● MATERIAL PROVIDED
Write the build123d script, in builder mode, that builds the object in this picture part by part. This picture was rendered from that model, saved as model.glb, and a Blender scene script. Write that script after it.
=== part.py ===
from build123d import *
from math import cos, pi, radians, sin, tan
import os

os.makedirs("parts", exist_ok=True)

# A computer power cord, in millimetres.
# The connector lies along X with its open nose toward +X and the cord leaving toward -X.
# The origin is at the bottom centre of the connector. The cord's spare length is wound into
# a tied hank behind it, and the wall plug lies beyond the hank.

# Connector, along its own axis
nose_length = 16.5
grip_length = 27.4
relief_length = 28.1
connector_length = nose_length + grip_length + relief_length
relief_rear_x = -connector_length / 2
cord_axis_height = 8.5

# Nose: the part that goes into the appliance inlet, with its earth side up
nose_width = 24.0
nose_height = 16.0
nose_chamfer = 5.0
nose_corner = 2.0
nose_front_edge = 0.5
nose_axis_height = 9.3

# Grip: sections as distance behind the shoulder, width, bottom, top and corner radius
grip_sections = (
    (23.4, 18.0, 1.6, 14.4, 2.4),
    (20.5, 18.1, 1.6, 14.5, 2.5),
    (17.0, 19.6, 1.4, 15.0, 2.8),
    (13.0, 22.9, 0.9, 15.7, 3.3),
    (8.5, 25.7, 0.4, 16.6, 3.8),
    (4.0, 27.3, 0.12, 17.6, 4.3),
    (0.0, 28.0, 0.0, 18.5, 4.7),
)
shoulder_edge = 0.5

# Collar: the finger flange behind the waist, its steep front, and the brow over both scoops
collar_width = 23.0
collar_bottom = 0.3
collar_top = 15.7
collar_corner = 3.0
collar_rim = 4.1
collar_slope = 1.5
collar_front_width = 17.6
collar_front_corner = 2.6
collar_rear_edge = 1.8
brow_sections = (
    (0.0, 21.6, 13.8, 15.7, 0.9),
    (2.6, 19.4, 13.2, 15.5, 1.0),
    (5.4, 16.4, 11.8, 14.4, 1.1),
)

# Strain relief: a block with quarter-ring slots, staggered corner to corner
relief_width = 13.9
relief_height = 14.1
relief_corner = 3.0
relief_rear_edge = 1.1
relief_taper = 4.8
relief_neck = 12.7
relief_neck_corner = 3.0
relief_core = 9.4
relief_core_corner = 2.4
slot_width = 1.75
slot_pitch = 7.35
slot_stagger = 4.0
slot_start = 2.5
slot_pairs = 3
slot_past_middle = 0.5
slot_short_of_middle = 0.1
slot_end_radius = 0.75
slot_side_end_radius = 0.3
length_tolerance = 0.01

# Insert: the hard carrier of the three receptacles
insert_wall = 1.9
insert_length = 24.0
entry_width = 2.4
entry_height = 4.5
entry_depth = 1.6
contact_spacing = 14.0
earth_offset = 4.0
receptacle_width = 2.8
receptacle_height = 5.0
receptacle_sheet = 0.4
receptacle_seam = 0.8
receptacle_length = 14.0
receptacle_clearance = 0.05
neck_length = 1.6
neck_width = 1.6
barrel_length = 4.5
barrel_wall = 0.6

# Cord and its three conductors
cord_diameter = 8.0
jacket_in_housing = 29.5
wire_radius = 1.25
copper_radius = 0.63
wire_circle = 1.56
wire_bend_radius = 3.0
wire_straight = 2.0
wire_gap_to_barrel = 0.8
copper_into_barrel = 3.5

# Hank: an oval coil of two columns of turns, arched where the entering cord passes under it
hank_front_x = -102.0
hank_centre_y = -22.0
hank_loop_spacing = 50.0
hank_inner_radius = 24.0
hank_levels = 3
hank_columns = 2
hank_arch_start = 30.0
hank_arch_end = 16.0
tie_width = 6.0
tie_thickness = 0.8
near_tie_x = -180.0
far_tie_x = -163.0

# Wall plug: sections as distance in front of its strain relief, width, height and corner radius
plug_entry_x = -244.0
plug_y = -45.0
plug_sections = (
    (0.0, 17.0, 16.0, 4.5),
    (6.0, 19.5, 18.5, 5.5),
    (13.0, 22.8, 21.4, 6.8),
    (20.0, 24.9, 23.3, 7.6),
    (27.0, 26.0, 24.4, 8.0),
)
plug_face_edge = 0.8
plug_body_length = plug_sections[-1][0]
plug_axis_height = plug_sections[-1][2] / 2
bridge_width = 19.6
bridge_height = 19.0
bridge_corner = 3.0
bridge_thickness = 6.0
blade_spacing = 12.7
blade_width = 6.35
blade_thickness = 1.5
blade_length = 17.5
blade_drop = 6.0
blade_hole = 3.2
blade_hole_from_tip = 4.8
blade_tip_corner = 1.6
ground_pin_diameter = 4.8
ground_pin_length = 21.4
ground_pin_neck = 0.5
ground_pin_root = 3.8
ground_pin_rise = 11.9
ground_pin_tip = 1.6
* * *
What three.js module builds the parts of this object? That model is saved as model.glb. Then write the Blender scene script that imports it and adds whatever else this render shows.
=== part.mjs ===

● WRITTEN EXERCISE
Begin at the line that has "Write the build123d", stop after the line that has "shoulder_edge = 0.5", and repeat exactly those lines, nothing more.

● THE ANSWER
Write the build123d script, in builder mode, that builds the object in this picture part by part. This picture was rendered from that model, saved as model.glb, and a Blender scene script. Write that script after it.
=== part.py ===
from build123d import *
from math import cos, pi, radians, sin, tan
import os

os.makedirs("parts", exist_ok=True)

# A computer power cord, in millimetres.
# The connector lies along X with its open nose toward +X and the cord leaving toward -X.
# The origin is at the bottom centre of the connector. The cord's spare length is wound into
# a tied hank behind it, and the wall plug lies beyond the hank.

# Connector, along its own axis
nose_length = 16.5
grip_length = 27.4
relief_length = 28.1
connector_length = nose_length + grip_length + relief_length
relief_rear_x = -connector_length / 2
cord_axis_height = 8.5

# Nose: the part that goes into the appliance inlet, with its earth side up
nose_width = 24.0
nose_height = 16.0
nose_chamfer = 5.0
nose_corner = 2.0
nose_front_edge = 0.5
nose_axis_height = 9.3

# Grip: sections as distance behind the shoulder, width, bottom, top and corner radius
grip_sections = (
    (23.4, 18.0, 1.6, 14.4, 2.4),
    (20.5, 18.1, 1.6, 14.5, 2.5),
    (17.0, 19.6, 1.4, 15.0, 2.8),
    (13.0, 22.9, 0.9, 15.7, 3.3),
    (8.5, 25.7, 0.4, 16.6, 3.8),
    (4.0, 27.3, 0.12, 17.6, 4.3),
    (0.0, 28.0, 0.0, 18.5, 4.7),
)
shoulder_edge = 0.5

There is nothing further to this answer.